Su voz se fue apagando y se hizo el silencio. Minuto a minuto aquel silencio parecía más cargado de posibilidades. Era muy fácil decir: «Alejen sus temores». No era miedo lo que sentía Jack... sino pánico. Y estaba seguro de que a Felisa le ocurría lo mismo.
De pronto oyó su voz diciendo aterrada:
—Va a ocurrir algo terrible. Lo presiento.
—Aleje su miedo —dijo Lavington—. No luche contra la influencia.
La oscuridad pareció hacerse más densa y el silencio más absoluto mientras se percibía cada vez más, una indefinible sensación de amenaza.
Jack sintió que se ahogaba... que le faltaba la respiración... que lo que fuera estaba muy cerca.
Y luego el momento de apuro pasó. Sintió que era arrastrado por una corriente... y sus párpados se cerraron... sólo había paz... y oscuridad...
Jack removióse inquieto. La cabeza le pesaba como si fuera de plomo. ¿Dónde estaba?
Luz de sol..., pájaro... Estaba tendido de cara al cielo.
Y de pronto le recordó todo. La salita. Felisa y el médico. ¿Qué había ocurrido?
Se incorporó, la cabeza le dolía terriblemente y miró a su alrededor. Estaba tendido en la pendiente no lejos de la casita. No vio a nadie. Extrajo su reloj viendo con sorpresa que eran las once y media. Jack se puso en pie echando a correr hacia la casita, tan de prisa como le fue posible. Debieron alarmarse por su tardanza en volver del trance y le habrían sacado al aire libre.
Al llegar a la pequeña casa llamó a la puerta, pero nadie respondió ni vio señales de vida. Debían haber ido en busca de ayuda. O de otro modo... Jack sintió que le invadía un nuevo temor. ¿Qué habría ocurrido la noche pasada?
Apresuróse a regresar al hotel y se disponía a realizar algunos averiguaciones en la administración, cuando le propinaron un terrible puñetazo en los ríñones que casi le hace caer al suelo. Al volverse, indignado, tropezó con un anciano de cabellos blancos que le contemplaba sumamente regocijado.
—¿No me esperabas, muchacho? No me esperabas, ¿eh? —dijo aquel individuo.
—Vaya, tío Jorge. Te creía a muchos kilómetros de distancia... en cualquier lugar de Italia.

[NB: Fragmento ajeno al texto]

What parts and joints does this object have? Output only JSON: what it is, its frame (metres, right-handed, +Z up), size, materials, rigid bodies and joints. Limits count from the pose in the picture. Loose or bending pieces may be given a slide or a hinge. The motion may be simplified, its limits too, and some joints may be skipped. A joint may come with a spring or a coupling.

—¡Ah!, pero no lo estaba. Desembarqué en Dover anoche, y pensé que podía ir en coche hasta la ciudad y de paso verte. Y lo he descubierto. ¿Toda la noche de juerga, eh? Bonito comportamiento.

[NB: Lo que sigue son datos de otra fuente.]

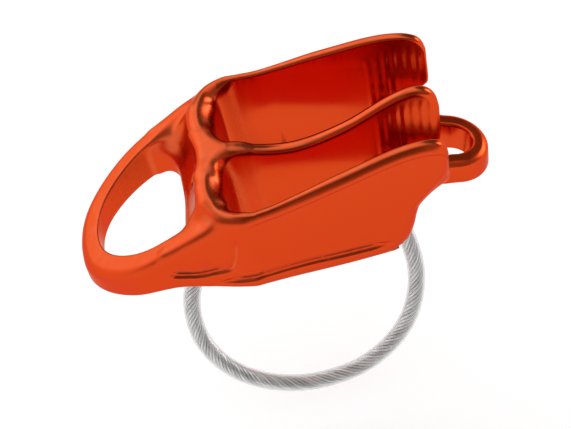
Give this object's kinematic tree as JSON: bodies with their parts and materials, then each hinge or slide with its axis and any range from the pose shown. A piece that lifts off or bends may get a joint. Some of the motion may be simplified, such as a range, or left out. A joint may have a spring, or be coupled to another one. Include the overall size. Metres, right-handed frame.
{
  "type": "guide mode belay device",
  "caption": "Forged two-slot belay device with a leaning attachment eye, a small release eye and a sleeved wire keeper loop.",
  "frame": {"origin": "middle of the attachment eye", "axes": "+X along the rope slots towards the release eye, +Y across the slots, +Z along the slots towards the side where the ropes go in"},
  "size_m": [0.0892, 0.0411, 0.0787],
  "materials": {
    "orange_anodised": "satin anodised",
    "ferrule_steel": "swaged",
    "wire_rope": "drawn wire",
    "clear_sleeve": "clear"
  },
  "bodies": {
    "device": {"forged_body": "orange_anodised", "anchor_ferrule": "ferrule_steel", "tail_ferrule": "ferrule_steel"},
    "keeper": {"keeper_wire_rope": "wire_rope", "keeper_sleeve": "clear_sleeve"}
  },
  "joints": [
    {"name": "keeper_swing", "type": "hinge", "parent": "device", "child": "keeper", "pos_m": [0.0325, 0, -0.0068], "axis": [1, 0, 0], "range_deg": [-16, 64], "stiffness_Nm_per_rad": 0.15}
  ]
}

—Tío Jorge —Jack le detuvo con firmeza—. Tengo que contarte una historia extraordinaria. Y me atrevo a asegurar que no vas a creerme.
Y le relató todo lo sucedido.
— Dios sabe lo que ha sido de ellos —terminó.
Su tío parecía a punto de sufrir un ataque de apoplejía.
—El jarrón —consiguió decir al fin—. ¡El jarrón azul! ¿Qué ha sido de él?
Jack le miró sin comprender, pero al oír el torrente de palabras que siguieron, empezó a atar cabos.
—Ming... único... la perla de mi colección... por lo menos vale diez mil libras... las ofrecía Hoggenheimer, el millonario americano... el único en su especie en todo el mundo... Pero dime de una vez, muchacho, ¿qué has hecho del jarrón azul?
Jack corrió a la administración. Tenía que encontrar a Lavington. La encargada le recibió fríamente.
—El doctor Lavington se marchó a última hora de la noche... en automóvil. Dejó una nota para usted.
Jack rasgó el sobre. Su contenido era breve y conciso:
Mi querido y joven amigo: ¿Ha pasado ya la época de lo sobrenatural? No del todo... especialmente cuando se presenta con cierto lenguaje científico. Muchos recuerdos de Felisa, su padre inválido y míos. Tenemos doce horas de ventaja, que son más que suficientes. Suyo siempre,
Ambrosio Lavington, Médico del Espíritu.